Several contemporary UK reviews were negative, particularly with respect to Dylan's singing. Maureen Cleave dismissed the song as "Quite the worst record that he, or anybody else, has ever made." She criticized the "irritating tinkly accompaniment and lyrics that are a constant embarrassment". The Evening Post review suggested that the track lacked quality and commented on what Dylan's apparent lack of effort on vocals, which was described as "just a groaning noise". The Liverpool Echo commented on Dylan's "curiously exaggerated vocal delivery ... [and] sarcastic voice" and concluded that he was not a capable vocalist. Other reviewers were less scathing. In the Record Mirror review of Blonde on Blonde, Norman Jopling noted that the song had been Dylan's least successful single in the United Kingdom, and compared his vocals on it to Yogi Bear, but felt that it was "very dramatic and under-rated." The Bucks Examiner found that the song "sounds pretty involved at a first hearing" and was inferior to its B-Side, but improved with repeated listenings.

Retrospective reviews have been very positive, with Griffin's piano playing often highlighted for praise.

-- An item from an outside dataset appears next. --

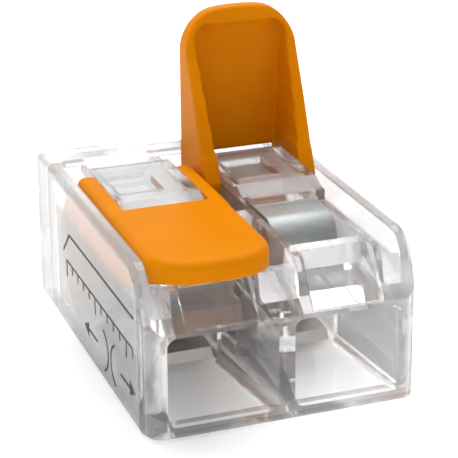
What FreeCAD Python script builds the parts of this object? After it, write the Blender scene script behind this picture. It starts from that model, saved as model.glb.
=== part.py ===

Michael Gray felt that the constant rising and falling of the music coupled with Dylan's delivery of words, like "pers-on-al" and "un-der-stood", combined to produce an impressive "musical whole". Neil Spencer awarded the song 5/5 stars in an Uncut magazine Dylan supplement in 2015. It was described as "a grand, stately number, propelled by some wonderful piano-organ interplay" by author John Nogowski, who rated the song as "A". Music historians Philippe Margotin and Jean-Michel Guesdon, although describing it as "a very good song", wrote that the performance "lacks rhythmic rigor" and was somewhat careless, and suggest that Dylan and Robertson's guitars were not properly tuned. They highlighted Griffin's piano playing as "excellent".

Al Kooper also praised Griffin's performance, calling it "quite magnificent" and adding that "it influenced me enormously as a pianist". Critic Jonathan Singer gives Griffin's piano playing credit for binding the song together: "At the chorus, Griffin unleashes a symphony; hammering his way up and down the keyboard, half Gershwin, half gospel, all heart. The follow-up, a killer left hand figure that links the chorus to the verse, releases none of the song's tension."

==Personnel==
The personnel for the original album session were as follows.

Musicians
- Bob Dylan – vocals, electric guitar, harmonica
- Robbie Robertson – electric guitar
- Al Kooper – organ
- Paul Griffin – piano
- Rick Danko – electric bass
- Bobby Gregg – drums

Technical
- Bob Johnston – production

==Live performances==
According to Dylan's official website, as of 2023 he has performed "One of Us Must Know (Sooner or Later)" 60 times in concert, with all performances occurring between 1976 and 1997. He first performed it on May 19, 1976, in Wichita, Kansas during the second part of the Rolling Thunder Revue, and next played it live during his 1978 World Tour. His two most recent concert performances were during 1997.